- WHAT YOU ARE ASKED TO DO
Your task is to repeat all of the material exactly.

[Rows from a 3D modeling dataset]
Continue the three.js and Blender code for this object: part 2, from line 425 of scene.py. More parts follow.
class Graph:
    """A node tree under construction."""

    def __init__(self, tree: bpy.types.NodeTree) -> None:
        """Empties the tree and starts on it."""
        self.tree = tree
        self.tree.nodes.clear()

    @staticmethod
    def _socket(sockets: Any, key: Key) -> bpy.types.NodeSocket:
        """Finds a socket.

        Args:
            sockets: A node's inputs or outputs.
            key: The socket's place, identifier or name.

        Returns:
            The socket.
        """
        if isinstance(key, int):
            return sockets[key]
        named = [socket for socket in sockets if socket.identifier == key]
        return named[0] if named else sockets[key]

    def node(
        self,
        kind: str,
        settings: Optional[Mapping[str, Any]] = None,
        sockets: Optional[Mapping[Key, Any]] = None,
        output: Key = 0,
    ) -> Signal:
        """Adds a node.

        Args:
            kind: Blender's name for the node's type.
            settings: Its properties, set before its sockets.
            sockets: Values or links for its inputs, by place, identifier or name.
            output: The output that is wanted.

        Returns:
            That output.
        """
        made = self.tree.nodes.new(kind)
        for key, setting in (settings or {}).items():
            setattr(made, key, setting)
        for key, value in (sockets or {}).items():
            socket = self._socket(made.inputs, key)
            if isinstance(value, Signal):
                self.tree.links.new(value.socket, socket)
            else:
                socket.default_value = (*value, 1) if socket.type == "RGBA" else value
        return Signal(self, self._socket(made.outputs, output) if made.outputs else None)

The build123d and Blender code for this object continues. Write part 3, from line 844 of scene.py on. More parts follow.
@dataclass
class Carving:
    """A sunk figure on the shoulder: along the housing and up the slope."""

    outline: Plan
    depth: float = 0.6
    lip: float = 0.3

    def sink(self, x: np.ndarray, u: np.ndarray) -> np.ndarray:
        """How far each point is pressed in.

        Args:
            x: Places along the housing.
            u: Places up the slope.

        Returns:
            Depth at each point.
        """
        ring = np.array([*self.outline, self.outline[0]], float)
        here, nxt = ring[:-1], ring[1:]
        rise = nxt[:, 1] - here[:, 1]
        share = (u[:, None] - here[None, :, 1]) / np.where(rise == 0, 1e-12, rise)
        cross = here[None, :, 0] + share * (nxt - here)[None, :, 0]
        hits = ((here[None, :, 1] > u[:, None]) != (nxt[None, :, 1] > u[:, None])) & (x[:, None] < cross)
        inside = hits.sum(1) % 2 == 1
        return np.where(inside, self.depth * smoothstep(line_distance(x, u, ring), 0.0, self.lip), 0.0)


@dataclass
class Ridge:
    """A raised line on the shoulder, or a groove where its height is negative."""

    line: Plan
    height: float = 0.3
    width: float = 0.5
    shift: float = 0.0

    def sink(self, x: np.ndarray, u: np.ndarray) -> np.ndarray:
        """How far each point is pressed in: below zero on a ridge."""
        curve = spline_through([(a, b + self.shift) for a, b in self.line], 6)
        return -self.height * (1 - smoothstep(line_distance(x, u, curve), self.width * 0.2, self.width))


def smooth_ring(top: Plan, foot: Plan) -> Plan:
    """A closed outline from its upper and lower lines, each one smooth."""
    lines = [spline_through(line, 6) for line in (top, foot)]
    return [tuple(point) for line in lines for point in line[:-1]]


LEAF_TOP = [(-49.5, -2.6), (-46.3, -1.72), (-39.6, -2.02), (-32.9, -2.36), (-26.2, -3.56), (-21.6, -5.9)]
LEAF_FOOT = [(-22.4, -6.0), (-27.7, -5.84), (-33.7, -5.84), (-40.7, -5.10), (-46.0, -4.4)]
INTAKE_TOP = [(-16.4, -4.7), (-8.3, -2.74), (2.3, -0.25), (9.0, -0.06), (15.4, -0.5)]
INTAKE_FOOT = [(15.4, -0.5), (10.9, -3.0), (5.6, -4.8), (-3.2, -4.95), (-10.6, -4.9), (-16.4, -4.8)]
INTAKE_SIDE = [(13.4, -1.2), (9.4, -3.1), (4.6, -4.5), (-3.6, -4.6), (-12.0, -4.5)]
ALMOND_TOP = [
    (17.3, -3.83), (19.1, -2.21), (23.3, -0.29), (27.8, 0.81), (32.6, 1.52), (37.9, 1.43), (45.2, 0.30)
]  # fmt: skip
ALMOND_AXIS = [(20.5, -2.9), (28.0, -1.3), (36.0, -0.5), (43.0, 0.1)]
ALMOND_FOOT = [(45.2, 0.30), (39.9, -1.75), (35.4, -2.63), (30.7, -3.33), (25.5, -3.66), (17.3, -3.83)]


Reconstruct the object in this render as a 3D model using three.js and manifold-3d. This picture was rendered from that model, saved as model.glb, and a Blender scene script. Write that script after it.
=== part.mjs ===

- TASK OUTPUT
Continue the three.js and Blender code for this object: part 2, from line 425 of scene.py. More parts follow.
class Graph:
    """A node tree under construction."""

    def __init__(self, tree: bpy.types.NodeTree) -> None:
        """Empties the tree and starts on it."""
        self.tree = tree
        self.tree.nodes.clear()

    @staticmethod
    def _socket(sockets: Any, key: Key) -> bpy.types.NodeSocket:
        """Finds a socket.

        Args:
            sockets: A node's inputs or outputs.
            key: The socket's place, identifier or name.

        Returns:
            The socket.
        """
        if isinstance(key, int):
            return sockets[key]
        named = [socket for socket in sockets if socket.identifier == key]
        return named[0] if named else sockets[key]

    def node(
        self,
        kind: str,
        settings: Optional[Mapping[str, Any]] = None,
        sockets: Optional[Mapping[Key, Any]] = None,
        output: Key = 0,
    ) -> Signal:
        """Adds a node.

        Args:
            kind: Blender's name for the node's type.
            settings: Its properties, set before its sockets.
            sockets: Values or links for its inputs, by place, identifier or name.
            output: The output that is wanted.

        Returns:
            That output.
        """
        made = self.tree.nodes.new(kind)
        for key, setting in (settings or {}).items():
            setattr(made, key, setting)
        for key, value in (sockets or {}).items():
            socket = self._socket(made.inputs, key)
            if isinstance(value, Signal):
                self.tree.links.new(value.socket, socket)
            else:
                socket.default_value = (*value, 1) if socket.type == "RGBA" else value
        return Signal(self, self._socket(made.outputs, output) if made.outputs else None)

The build123d and Blender code for this object continues. Write part 3, from line 844 of scene.py on. More parts follow.
@dataclass
class Carving:
    """A sunk figure on the shoulder: along the housing and up the slope."""

    outline: Plan
    depth: float = 0.6
    lip: float = 0.3

    def sink(self, x: np.ndarray, u: np.ndarray) -> np.ndarray:
        """How far each point is pressed in.

        Args:
            x: Places along the housing.
            u: Places up the slope.

        Returns:
            Depth at each point.
        """
        ring = np.array([*self.outline, self.outline[0]], float)
        here, nxt = ring[:-1], ring[1:]
        rise = nxt[:, 1] - here[:, 1]
        share = (u[:, None] - here[None, :, 1]) / np.where(rise == 0, 1e-12, rise)
        cross = here[None, :, 0] + share * (nxt - here)[None, :, 0]
        hits = ((here[None, :, 1] > u[:, None]) != (nxt[None, :, 1] > u[:, None])) & (x[:, None] < cross)
        inside = hits.sum(1) % 2 == 1
        return np.where(inside, self.depth * smoothstep(line_distance(x, u, ring), 0.0, self.lip), 0.0)


@dataclass
class Ridge:
    """A raised line on the shoulder, or a groove where its height is negative."""

    line: Plan
    height: float = 0.3
    width: float = 0.5
    shift: float = 0.0

    def sink(self, x: np.ndarray, u: np.ndarray) -> np.ndarray:
        """How far each point is pressed in: below zero on a ridge."""
        curve = spline_through([(a, b + self.shift) for a, b in self.line], 6)
        return -self.height * (1 - smoothstep(line_distance(x, u, curve), self.width * 0.2, self.width))


def smooth_ring(top: Plan, foot: Plan) -> Plan:
    """A closed outline from its upper and lower lines, each one smooth."""
    lines = [spline_through(line, 6) for line in (top, foot)]
    return [tuple(point) for line in lines for point in line[:-1]]


LEAF_TOP = [(-49.5, -2.6), (-46.3, -1.72), (-39.6, -2.02), (-32.9, -2.36), (-26.2, -3.56), (-21.6, -5.9)]
LEAF_FOOT = [(-22.4, -6.0), (-27.7, -5.84), (-33.7, -5.84), (-40.7, -5.10), (-46.0, -4.4)]
INTAKE_TOP = [(-16.4, -4.7), (-8.3, -2.74), (2.3, -0.25), (9.0, -0.06), (15.4, -0.5)]
INTAKE_FOOT = [(15.4, -0.5), (10.9, -3.0), (5.6, -4.8), (-3.2, -4.95), (-10.6, -4.9), (-16.4, -4.8)]
INTAKE_SIDE = [(13.4, -1.2), (9.4, -3.1), (4.6, -4.5), (-3.6, -4.6), (-12.0, -4.5)]
ALMOND_TOP = [
    (17.3, -3.83), (19.1, -2.21), (23.3, -0.29), (27.8, 0.81), (32.6, 1.52), (37.9, 1.43), (45.2, 0.30)
]  # fmt: skip
ALMOND_AXIS = [(20.5, -2.9), (28.0, -1.3), (36.0, -0.5), (43.0, 0.1)]
ALMOND_FOOT = [(45.2, 0.30), (39.9, -1.75), (35.4, -2.63), (30.7, -3.33), (25.5, -3.66), (17.3, -3.83)]


Reconstruct the object in this render as a 3D model using three.js and manifold-3d. This picture was rendered from that model, saved as model.glb, and a Blender scene script. Write that script after it.
=== part.mjs ===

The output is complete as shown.